Digital input devices including computer mice, stylus-based tablets, 3D spatial trackers and touch screens supply discrete samples as the user draws a continuous path. It may be the case that the samples comprise pen location, tilt (e.g., pen angle of attack relative to the “paper” of the input device), pen rotation (relevant when the pen tip is not symmetrical), pressure and possibly other sample components. In many examples, the samples are taken at a regular interval and that is the example used herein, but samples might be taken at irregular intervals. For example, a sample might be taken every 0.10 seconds or every 0.5 seconds regardless of activity, or might be taken at a variable rate that depends on user activity or user specification of a sample rate.
In any case, when samples are taken, they can be stored as raw data, but many applications find the data more useful if it is processed to generate curve/intent data indicating the curves that the user likely intended. Simply connecting the sampled points with linear segments is often not an acceptable solution, such as when the discontinuous result does not represent the continuous path intended by the user. Therefore, what is often desired is a smooth, continuous curve that fits to the input samples in such a way that the curve attempts to reproduce the intended path of the user's drawing.
There are known processes for producing such curves, and digital drawing applications such as the Adobe Photoshop™ program, the Adobe Illustrator™ program, the Inkscape™ program, the Autodesk Sketchbook Pro™ program, Toonboom Harmony™ and the like, employ such a process, in order to avoid producing unpleasant linear segments. The stored output of such processes is sometimes referred to as “vector artwork” to distinguish from the sampled dots of the input data.
Vector artwork is a popular choice for digital art creation due to its resolution-independent nature. The input curves are explicitly stored, allowing the final drawing to be scaled to various resolutions without loss of quality. This permits high-quality viewing on a variety of differently sized devices. There is a large body of work related to generating a smooth or “fair” curve to a sequence of input samples. Most of these approaches, however, do not address the problem of dealing with a sequence of input samples that is being appended in real-time. One typical standard solution is for a processor to generate linear segments between the input samples as the user draws, possibly displaying those to the user on a display device as the user draws, and then generate a smooth curve to the samples once the user finishes the current stroke and display that smooth curve. This has the implication that when the user lifts the pen after creating a stroke, the processor will visually change what is displayed, but the computed curve might no longer represent what the artist intended and require the artist user to recreate a long input sequence.
Most state-of-the-art algorithms require a complete set of static input samples in order to produce a result. This is primarily due to the complexity of algorithms that cannot be easily applied interactively every time a new sample is recorded. The recent work of [Baran] outlines an algorithm that produces curves comprised of clothoid splines. However, the processing time needed to produce a result is limiting in that it cannot be applied in real-time.
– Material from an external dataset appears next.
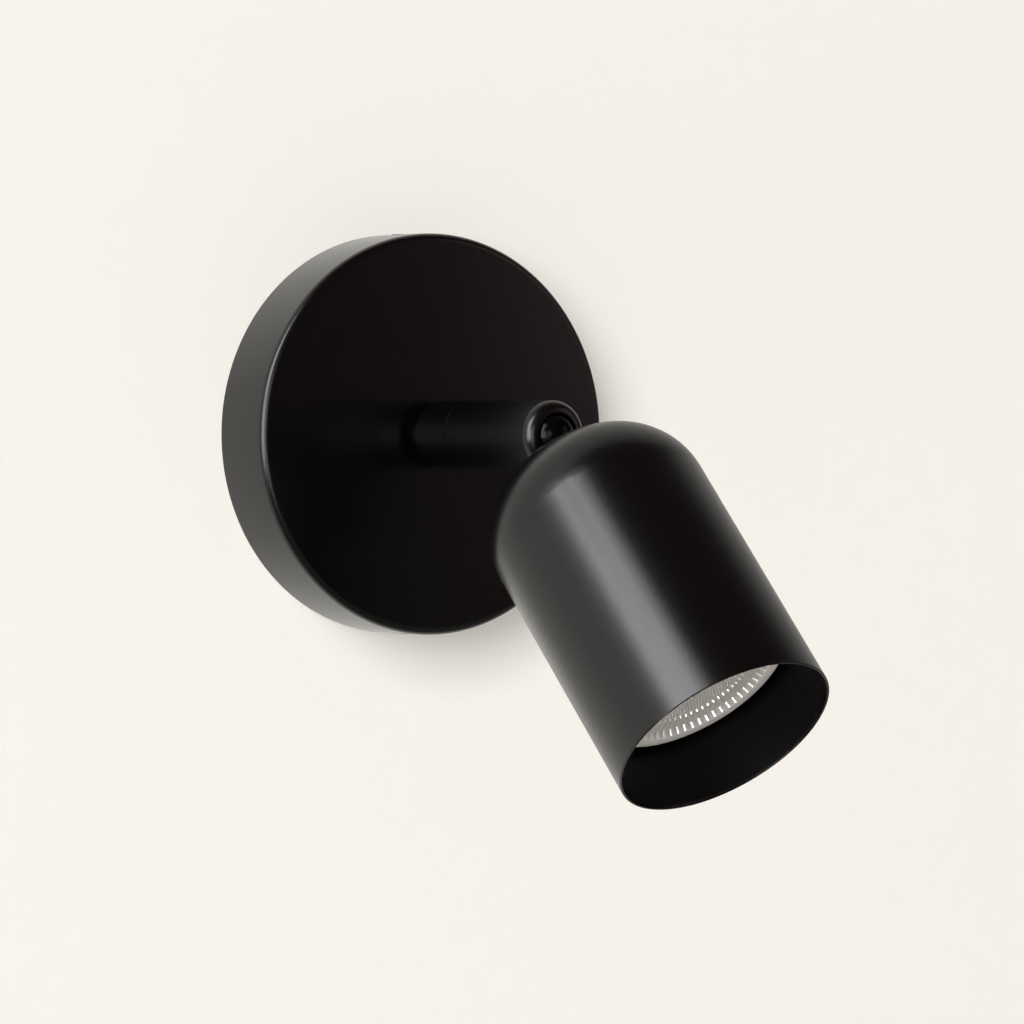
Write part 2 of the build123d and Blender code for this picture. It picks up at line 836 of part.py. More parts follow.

Some approaches may generate a curve as the samples are recorded. These approaches fit parametric curves (e.g., cubic Beziers), one at a time, while the user draws. Every time a new input sample is obtained and added to the raw data, the processor computes an updated current Bezier curve such that the updated current Bezier curve fits a range of recent samples. Once the fitting error passes a defined threshold, the current Bezier curve is frozen and a new Bezier curve is created with its starting point and tangent now fixed in order to connect smoothly to the previous. The resulting final curve is a smooth piece-wise C1 Bezier curve. Curves may be fit by reducing the squared distance of the current Bezier curve to the piecewise linear segments between input samples, as opposed to the distance of the input samples to the current Bezier curve. This is an optimization allowing the algorithm to be interactive but comes at the cost of potentially misrepresenting the input if samples are far apart.